Learn more in First Nevada Oil Well.
February 12, 1987 – Texaco Fine upheld for Getty Oil Takeover attempt
A Texas court upheld a 1985 decision against Texaco for having initiated an illegal takeover of Getty Oil after Pennzoil had made a legally binding bid for the company. By the end of the year, the companies settled their historic $10.3 billion legal battle for $3 billion after Pennzoil agreed to drop its demand for interest. According to a Los Angeles Times article, the pact was vital for a reorganization plan that dictated how Texaco emerged from bankruptcy proceedings, a haven it had sought to stop Pennzoil from enforcing the largest court judgement ever awarded.
February 13, 1924 – Forest Oil adopts Yellow Dog
An independent oil exploration company originally founded in 1916 consolidated with four other independent oil companies to form the Forest Oil Corporation – an early developer of secondary recovery technologies.

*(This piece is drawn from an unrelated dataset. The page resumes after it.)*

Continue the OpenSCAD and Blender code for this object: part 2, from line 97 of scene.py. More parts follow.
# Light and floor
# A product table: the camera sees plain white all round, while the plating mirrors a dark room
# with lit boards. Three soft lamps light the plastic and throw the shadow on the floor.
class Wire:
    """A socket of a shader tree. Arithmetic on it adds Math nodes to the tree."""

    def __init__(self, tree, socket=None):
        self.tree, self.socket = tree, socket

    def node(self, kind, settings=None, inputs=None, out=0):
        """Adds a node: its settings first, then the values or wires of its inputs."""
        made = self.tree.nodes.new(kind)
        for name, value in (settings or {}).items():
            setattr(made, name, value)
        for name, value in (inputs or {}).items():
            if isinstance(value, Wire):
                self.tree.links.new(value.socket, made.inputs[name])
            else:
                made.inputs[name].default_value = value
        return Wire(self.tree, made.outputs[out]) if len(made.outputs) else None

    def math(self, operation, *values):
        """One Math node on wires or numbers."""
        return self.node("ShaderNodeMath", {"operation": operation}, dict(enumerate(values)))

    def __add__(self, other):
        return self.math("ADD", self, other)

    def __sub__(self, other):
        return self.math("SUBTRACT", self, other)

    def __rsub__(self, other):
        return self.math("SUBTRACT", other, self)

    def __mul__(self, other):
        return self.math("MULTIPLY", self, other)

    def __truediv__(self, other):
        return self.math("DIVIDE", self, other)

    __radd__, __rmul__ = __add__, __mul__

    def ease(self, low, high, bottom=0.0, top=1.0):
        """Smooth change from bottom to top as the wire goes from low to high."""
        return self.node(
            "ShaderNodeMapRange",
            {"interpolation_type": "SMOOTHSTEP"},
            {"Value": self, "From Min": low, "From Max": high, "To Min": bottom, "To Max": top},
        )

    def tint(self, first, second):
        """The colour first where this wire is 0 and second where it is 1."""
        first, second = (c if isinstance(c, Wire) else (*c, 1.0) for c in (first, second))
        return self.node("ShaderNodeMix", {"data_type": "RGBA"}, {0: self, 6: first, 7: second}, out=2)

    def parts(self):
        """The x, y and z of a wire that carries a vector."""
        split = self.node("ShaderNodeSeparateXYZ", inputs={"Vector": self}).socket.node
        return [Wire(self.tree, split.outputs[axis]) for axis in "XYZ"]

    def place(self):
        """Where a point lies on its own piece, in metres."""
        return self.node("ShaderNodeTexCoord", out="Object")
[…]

For its logo, the new company included a two-wicked “Yellow Dog” oilfield lantern used on derricks.
Many believed the lantern’s name came from the two burning wicks resembling a dog’s glowing eyes at night. Originally based in Bradford, Pennsylvania – home to the nation’s “first billion dollar oilfield” – Forest Oil developed innovative water-injection methods to keep the Bradford oilfield productive.
Learn more in Yellow Dog – Oilfield Lantern.
February 13, 1977 – Famous Texas Ranger “El Lobo Solo” dies
“El Lobo Solo” – The Lone Wolf – Texas Ranger Manuel T. Gonzaullas died at age 85 in Dallas. During much of the 1920s and 1930s, he had earned a reputation as a strict law enforcer in booming oil towns.
When Kilgore became “the most lawless town in Texas” after discovery of the East Texas oilfield in 1930, Gonzaullas was chosen to tame it. “Crime may expect no quarter in Kilgore,” the Texas Ranger declared. He rode a black stallion named Tony and sported a pair of 1911 .45 Colts with his initials on the handles.
“He was a soft-spoken man and his trigger finger was slightly bent,” noted independent producer Watson W. Wise during a 1985 interview. “He always told me it was geared to that .45 of his.”